**THE TASK**
Count lines, not occurrences: report how many lines in the records hold the string "that", and nothing else.

**LISTING**
+--

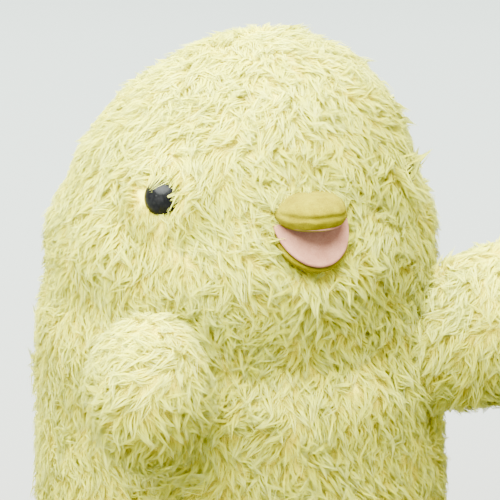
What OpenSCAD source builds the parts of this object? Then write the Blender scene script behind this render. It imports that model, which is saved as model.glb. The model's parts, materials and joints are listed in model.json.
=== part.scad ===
// Moving mouth hand puppet: a plush chick with a felt beak.
// Millimetres, +Z up. The origin is the centre of the hand opening, on the table.
// The chick faces -Y, so its left is +X. The lower beak is drawn open and both wings are out.

/* [Body] */
// Radius of the ball at the top of the body, which the head turns on
collar_r = 60; // [48:0.5:72]
// How far the collar rises above the neck's centre
collar_rise = 28; // [22:0.5:30]
// Height of the neck's centre, where the head nods and turns
neck_z = 130; // [105:1:160]
// How far the body swells out between collar and hem
body_swell = 4; // [0:0.5:8]
// How far the hem draws in
hem_in = 2; // [0:0.5:6]
// Half angle of the belly panel, seen from above
belly_angle = 62; // [50:1:75]

/* [Cloth layers] */
// Thickness of the plush cloth, pile pressed flat
plush_t = 3; // [2:0.25:4]
// Thickness of the wadding in the body
wadding_t = 7; // [5:0.5:9]
// Thickness of the lining cloth
lining_t = 1.2; // [0.8:0.1:2]
// Gap between layers that slide on each other
slide_gap = 0.6; // [0.4:0.1:1]
// Height of the turned hem round the hand opening
hem_h = 10; // [6:1:16]
// Radius of the hand opening
opening_r = 44; // [36:0.5:46]

/* [Head] */
// Height of the head ball's centre above the neck's centre
head_rise = 35; // [30:1:40]
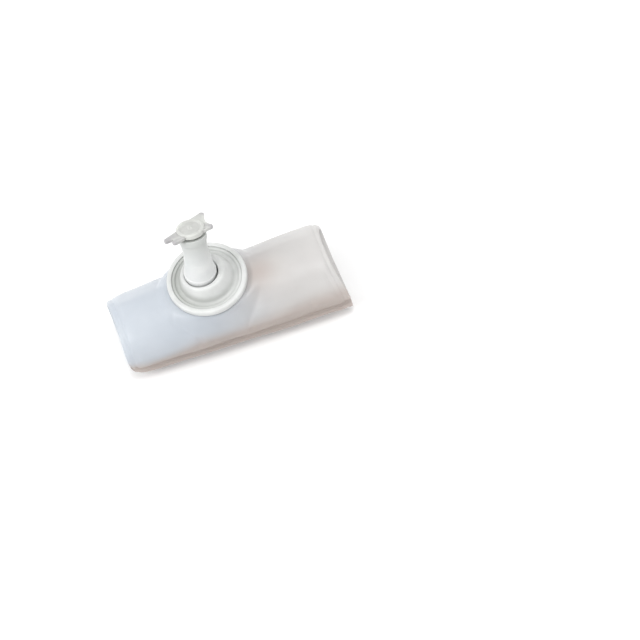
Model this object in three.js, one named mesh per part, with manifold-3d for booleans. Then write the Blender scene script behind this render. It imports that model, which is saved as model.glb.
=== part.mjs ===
// An inflatable finger splint, in millimetres: a double-walled air sleeve of clear film, with a valve on top.
// +X runs along the finger to the knuckle and +Z up through the valve. The sleeve lies on the plane Z = 0.
import * as THREE from "three";
import { mergeVertices } from "three/addons/utils/BufferGeometryUtils.js";
import Module from "manifold-3d";

// Air sleeve
const SLEEVE_LENGTH = 63;
const SLEEVE_WIDTH = 23.4; // of the section under the valve
const SLEEVE_HEIGHT = 18.8; // of the same section, before the floor flattens it
const SECTION_POWER = 2.35; // 2 is an ellipse, and more is squarer
const FLOOR_PRESS = 0.5; // how much of the height the floor flattens
const END_SLANT = THREE.MathUtils.degToRad(4); // of the two ends, with the far side nearer the fingertip
const FILM = 0.45;
const AIR_DEPTH = 1.6; // of the inflated chamber between the two films
const END_WELD = 2; // width of the flat band that closes the chamber at each end
const END_PUFF = 4; // length over which the films part, next to an end weld
const END_DIP = 0.4; // how far an end weld lies below the inflated surface

// Long seam, on the lower near side of the sleeve
const SEAM_ANGLE = THREE.MathUtils.degToRad(207.5); // of the section's parameter, 180 being the near side
const SEAM_SPREAD = THREE.MathUtils.degToRad(13); // of the valley that the weld pulls in
const SEAM_VALLEY = 0.5;
const SEAM_PINCH = 0.6; // how far the inner film comes out to the weld
const SEAM_FIN = 1.5;
const SEAM_ROOT = 0.3; // of the fin, inside the film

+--

**TASK RESPONSE**
5